The claustrophobic nature of the plot is mirrored by the rich visual part of the film, which comprises a non-conventional setting of the camera, and its manual handling and double exposure during the scene with the dream of the hero. Furthermore, the soundtrack is composed by the sounds of high volumes and musical illustration using unconventional acoustics. The rainy apartment resembles a favourite visual motive from films by Andrei Tarkovsky.

You could find destroyed interiors as if from Tarkovsky’s Stalker in the sequence of scenes of the search for the Russian violoncellist by Lydia Tár, who is a fictitious conductor from the film by Todd Field, shot by Florian Hoffmeister who won the Grand Prix Award. 

You may find only a few allusions in All Quiet on the Western Front by Edward Berger, despite that it is the third adaptation of the famous fiction by Remarque under the same title. After the black-and-white and frightening Paths of Glory by Stanley Kubrick, the use of colour could deprive the pictures from their thrilling effect of the soldiers dying in the muds in WWI, but the shooting of James Friend is perfect.
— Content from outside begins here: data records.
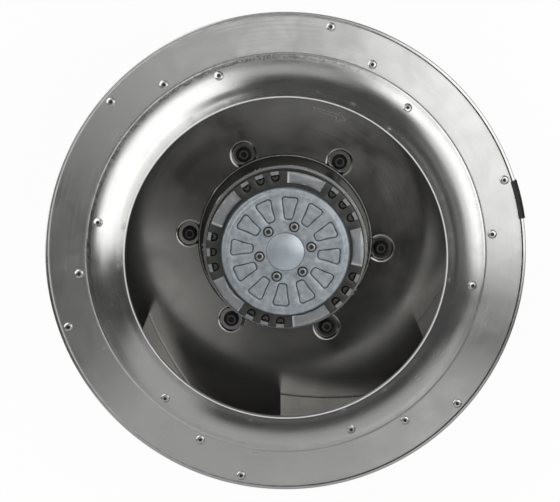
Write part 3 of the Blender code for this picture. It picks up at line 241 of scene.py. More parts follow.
def starPatch(centre, boundary, boundaryHeight, rings):
    # Rings about a centre, from the inside out, that end on the boundary
    spokes = boundary - np.array(centre)
    unit = spokes / np.linalg.norm(spokes, axis=1, keepdims=True)
    rows = ringRows(centre, unit, rings) + [lifted(boundary, boundaryHeight)]
    return gridSurface(np.stack(rows), wrapColumns=True)


def smoothStep(low, high, value):
    share = np.clip((value - low) / (high - low), 0, 1)
    return share * share * (3 - 2 * share)


def flowHeight(radius):
    # Flow side of the shroud: a quarter ellipse, then a ring that falls a little outward
    share = np.clip((fan["crease"] - radius) / fan["bellWidth"], 0, 1)
    fall = fan["ringFall"] / (fan["ringEnd"] - fan["crease"])
    bell = fan["bellCentre"] - fan["bellDepth"] * np.sqrt(1 - share ** 2)
    return bell - fall * np.clip(radius - fan["crease"], 0, None)


# Materials

noiseSpread = (0.3, 0.7)  # where most values of a noise lie


def addNode(tree, kind, inputs=None, **settings):
    made = tree.nodes.new(kind)
    for key, value in settings.items():
        setattr(made, key, value)
    for key, value in (inputs or {}).items():
        if isinstance(value, bpy.types.NodeSocket):
            tree.links.new(value, made.inputs[key])
        else:
            made.inputs[key].default_value = value
    return made


def calc(tree, operation, first, second=0.0, third=0.0):
    return addNode(tree, "ShaderNodeMath", {0: first, 1: second, 2: third},
                   operation=operation).outputs[0]


def plus(tree, first, second):
    return calc(tree, "ADD", first, second)


def times(tree, first, second):
    return calc(tree, "MULTIPLY", first, second)


def noise(tree, vector, scale, detail=2.0, roughness=0.5, distortion=0.0):
    return addNode(tree, "ShaderNodeTexNoise", {"Vector": vector, "Scale": scale, "Detail": detail,
                                                "Roughness": roughness,
                                                "Distortion": distortion}).outputs["Fac"]


def ranged(tree, value, low, high, fromLow=0.0, fromHigh=1.0):
    return addNode(tree, "ShaderNodeMapRange",
                   {"Value": value, "From Min": fromLow, "From Max": fromHigh,
                    "To Min": low, "To Max": high}).outputs["Result"]


def swing(tree, value, amount):
    # A noise carried to plus or minus the amount
    return ranged(tree, value, -amount, amount, *noiseSpread)


def blend(tree, amount, first, second):
    mixer = addNode(tree, "ShaderNodeMix", data_type="RGBA")
    for socket, value in ((0, amount), (6, first), (7, second)):
        if isinstance(value, bpy.types.NodeSocket):
            tree.links.new(value, mixer.inputs[socket])
        elif socket == 0:
            mixer.inputs[0].default_value = value
        else:
            mixer.inputs[socket].default_value = (*value, 1.0)
    return mixer.outputs[2]


def newMaterial(name, metallic=0.0, **sockets):
    made = bpy.data.materials.new(name)
    made.use_nodes = True
    shader = made.node_tree.nodes["Principled BSDF"]
    shader.inputs["Metallic"].default_value = metallic
    for key, value in sockets.items():
        shader.inputs[key.replace("_", " ")].default_value = value
    return made, made.node_tree, shader


def wire(tree, shader, colour, roughness):
    tree.links.new(colour, shader.inputs["Base Color"])
    tree.links.new(roughness, shader.inputs["Roughness"])


def objectPlace(tree):
    return addNode(tree, "ShaderNodeTexCoord").outputs["Object"]


def split(tree, vector):
    return addNode(tree, "ShaderNodeSeparateXYZ", {0: vector}).outputs


def aroundAxis(tree, place, radial, along, upward):
    # (radius, direction) times their scales: a noise on it runs in circles, with no seam
    x, y, z = split(tree, place)
    radius = calc(tree, "SQRT", plus(tree, times(tree, x, x), times(tree, y, y)))
    radius = plus(tree, radius, 0.0001)
    east = times(tree, calc(tree, "DIVIDE", x, radius), along)
    north = times(tree, calc(tree, "DIVIDE", y, radius), along)
    outward = times(tree, radius, radial)
    height = times(tree, z, upward)
    first = addNode(tree, "ShaderNodeCombineXYZ", {0: east, 1: north, 2: outward})
    lift = addNode(tree, "ShaderNodeCombineXYZ", {0: 0.0, 1: 0.0, 2: height})
    return addNode(tree, "ShaderNodeVectorMath", {0: first.outputs[0], 1: lift.outputs[0]},
                   operation="ADD").outputs[0], radius


def alongLine(tree, place, direction):
    # Distance of the place along a level direction
    x, y, _ = split(tree, place)
    return plus(tree, times(tree, x, direction[0]), times(tree, y, direction[1]))


def bump(tree, shader, height, strength, distance):
    made = addNode(tree, "ShaderNodeBump", {"Height": height, "Strength": strength,
                                            "Distance": distance})
    tree.links.new(made.outputs["Normal"], shader.inputs["Normal"])


def paintCreaseShade(tree, place, radius, colour, look):
    # Painted dark reflection in the crease: a ragged dark band between two radii, strongest on one
    # side; band x patchy noise x side
    ragged = swing(tree, noise(tree, place, 150.0, 4.0, 0.7, 0.5), look["ragged"])
    low, high = look["band"]
    middle, half = (low + high) / 2, (high - low) / 2
    off = calc(tree, "ABSOLUTE", calc(tree, "SUBTRACT", plus(tree, radius, ragged), middle))
    band = ranged(tree, off, 1.0, 0.0, half * 0.35, half)
    patchy = ranged(tree, noise(tree, place, 420.0, 3.0, 0.7), 0.25, 1.0, 0.38, 0.58)
    side = ranged(tree, alongLine(tree, place, look["side"]), look["least"], 1.0,
                  *look["sideRange"])
    amount = times(tree, times(tree, band, patchy), times(tree, side, look["amount"]))
    return blend(tree, amount, colour, look["colour"])


spunUsual = {"streaks": 0.1, "scratch": 0.03, "marks": 0.0}


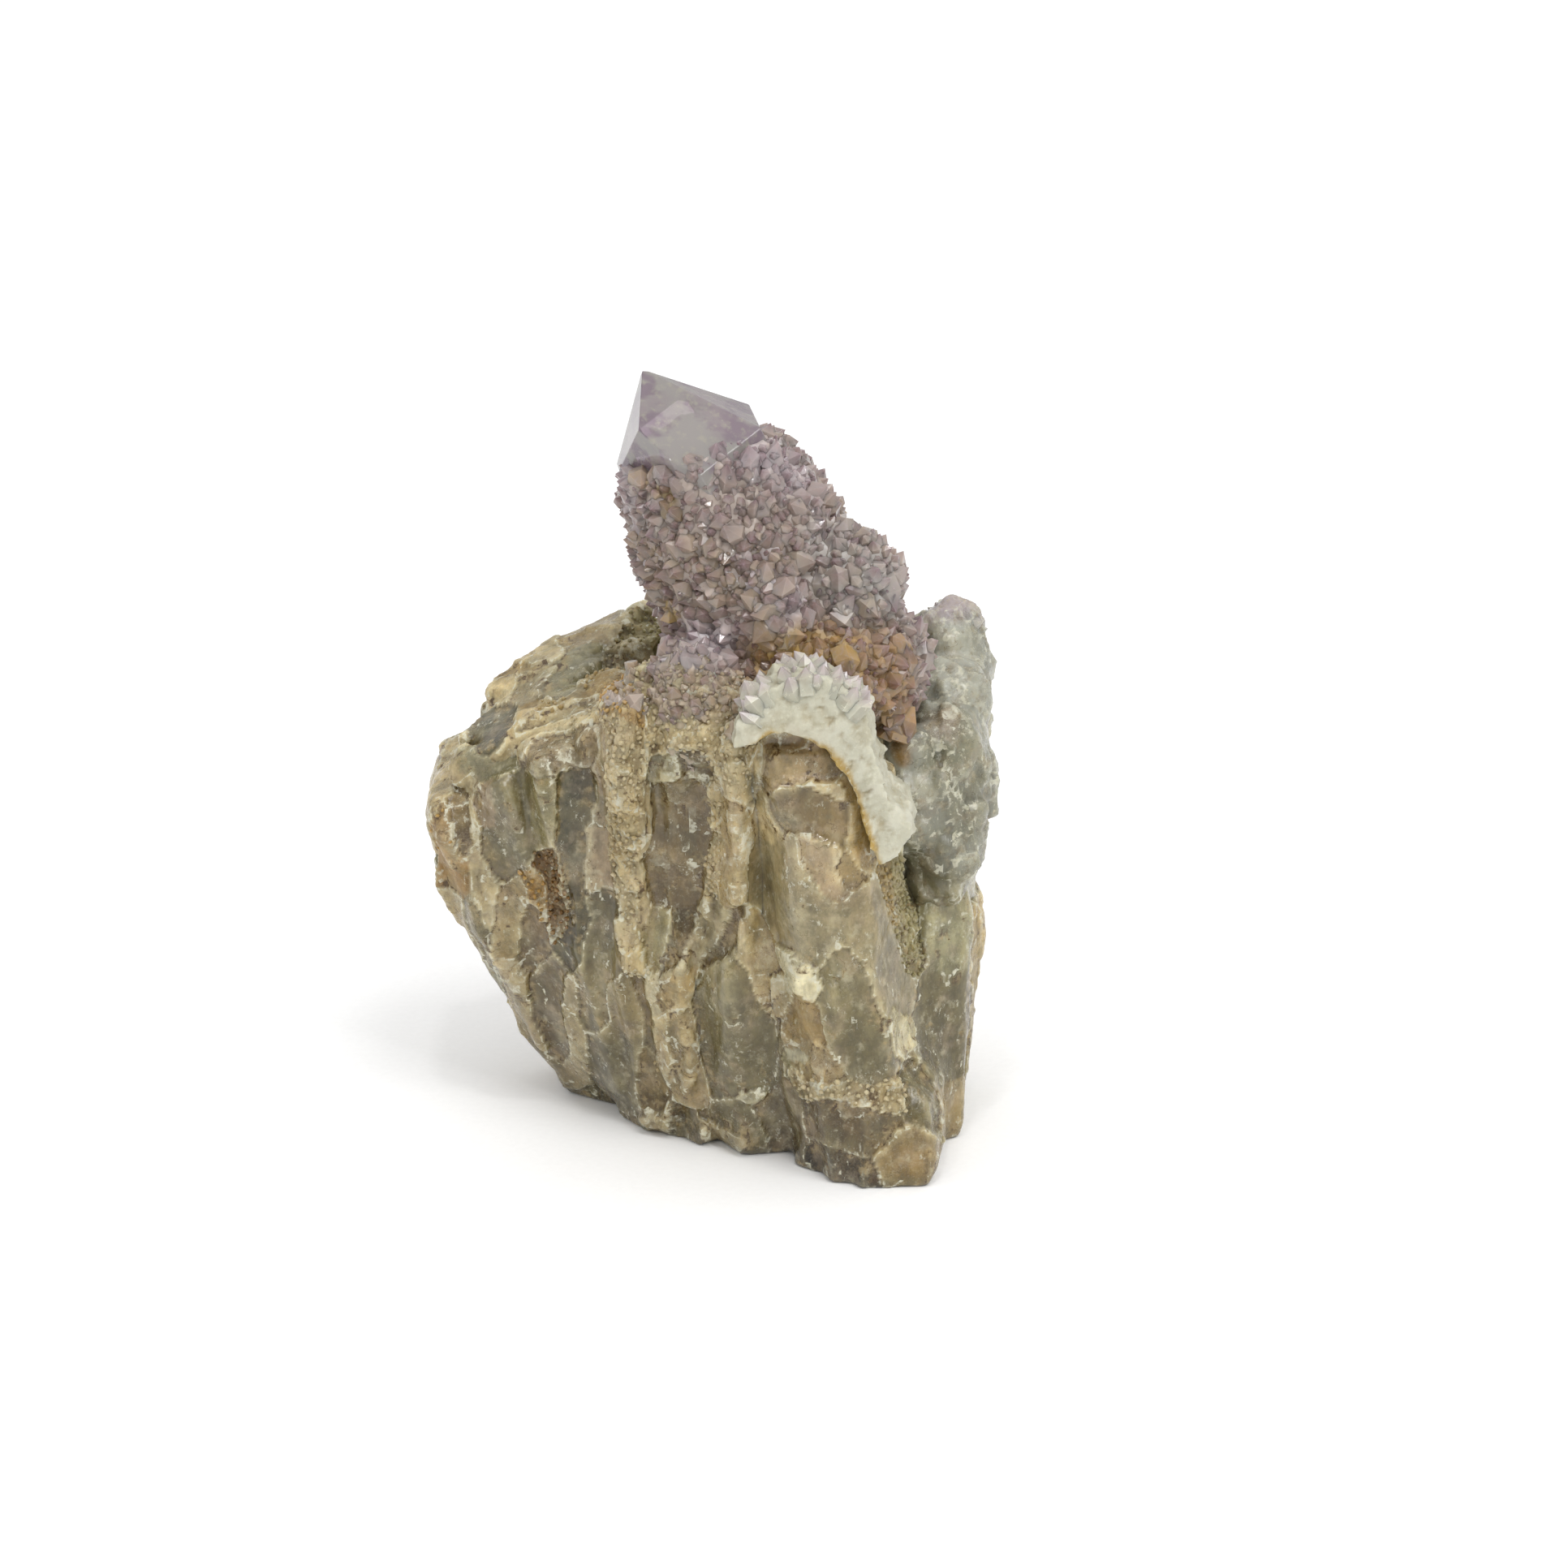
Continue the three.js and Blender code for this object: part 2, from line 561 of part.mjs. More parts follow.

The ironic scene showing that the highest amounts of deaths are at the end of the armistice, alludes to the poet Wilfried Owen and also the film concerning the last Balkan wars, The Enemy, by Dejan Zečević.

Like the French New Wave artists who learned the movie-making craft from the shows they saw in the Cinémathèque of Paris, so then modern cinema-goers, who watch the current repertoire, are unable to escape from the content they have previously seen.